[Koha] Batch import-updating of existing biblios

Wed Feb 23 08:32:52 NZDT 2011

On Wed, Feb 23, 2011 at 1:50 AM,  <hansbkk at gmail.com> wrote:

> should this level of detail be reflected in the documentation? I'd be
> happy to help if it's accessible - wiki?
>
> http://lists.koha-community.org/pipermail/koha-patches/2010-October/012789.html

Turns out the above is something different, having to do with
duplicate items in a list (virtual shelf) ??

I found this in the docs

http://koha-community.org/documentation/3-2-manual/?ch=x4484#AEN4901

Looks like it's also somewhat relevant, could use some filling-in, so
here are my ideas - what's the proper channel for docs input?

----------------------------------------------

      Choose a unique name and enter it in the 'Matching rule code' field

      'Description' can be anything you want to make it clear to you
what rule you're picking

-->      'Match threshold' - Choose a number so that a sufficient
number of "match points" from below will trigger a higher total - if
you only have one match point, make this number that point's "Score"
minus 1

      Match points are set up to determine what fields to match on

      'Search index' can be found by looking at the ccl.properties
file on your system which tells the zebra indexing what data to search
for in the MARC data"

--> above needs the name/location of the file

-->    'Score' - Choose a number to determine this point's
contribution to the total toward triggering a match. If you only have
one match point, make it the above "match threshold" +1

      Enter the MARC tag you want to match on in the 'Tag' field

-->      Enter the MARC tag subfield you want to match on in the
'Subfields' field, *or*

-->      'Offset' - for fixed MARC subfields that use character-count
location rather than subfield codes, combined with

-->      'Length' - the number of characters to count from the offset

      Koha currently has only one 'Normalization rule' that removes
extra characters such as commas and semicolons. The value you enter in
this field is irrelevant to the normalization process.

      'Required match checks' - ??

Then I try the online help, which it turns out explains things pretty
well - excellent!

Which brings me to a "big picture" question - wouldn't it be a good
idea to have the online help (within the Koha interface) and the
website's documentation coordinated. Even if it's basically
duplicated, better than having them maintained separately, bits
missing from each or maybe getting out of sync?

----------------------------------------------
Record Matching Rules

IMPORTANT: This is an advanced feature and should not be altered
without knowing how it will effect data migration.

Use this tool to create rules to apply during the data migration
process. It will prevent duplicates from coming into the system when
importing MARC records. An import rule or matching rule consists of
one or more 'match points' and zero or more 'match checks'. Each match
point specifies a 'search index' and a MARC 'tag', 'subfield', or
'length' (fixed field position) when a record is imported. For each
match point, a string is constructed from the tag specified in the
match point and the related index is searched.

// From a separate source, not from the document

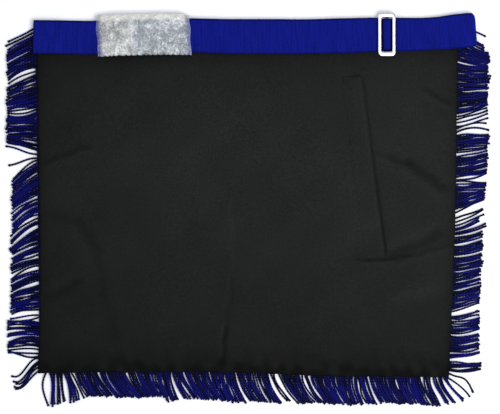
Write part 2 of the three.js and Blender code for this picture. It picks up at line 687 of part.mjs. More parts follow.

The set of matching records are assigned a score (the value of which
is determined by the match point rule). Then, the rest of the match
points are considered and the scores of each set of matches is added
up. The set of matching records whose total score is over a threshold
value defined in the matching rule are candidate matches.

Match checks are applied for all candidate matches. Each match check
specifies a tag in the incoming record and a tag in the possible
matching record. The values must be the same for a match to be
considered good (e.g., doing a match check on title, or publication
date).

----------------------------------------------

And finally, does this functionality kick in when bringing records
into the reservoir, or from there into the database itself?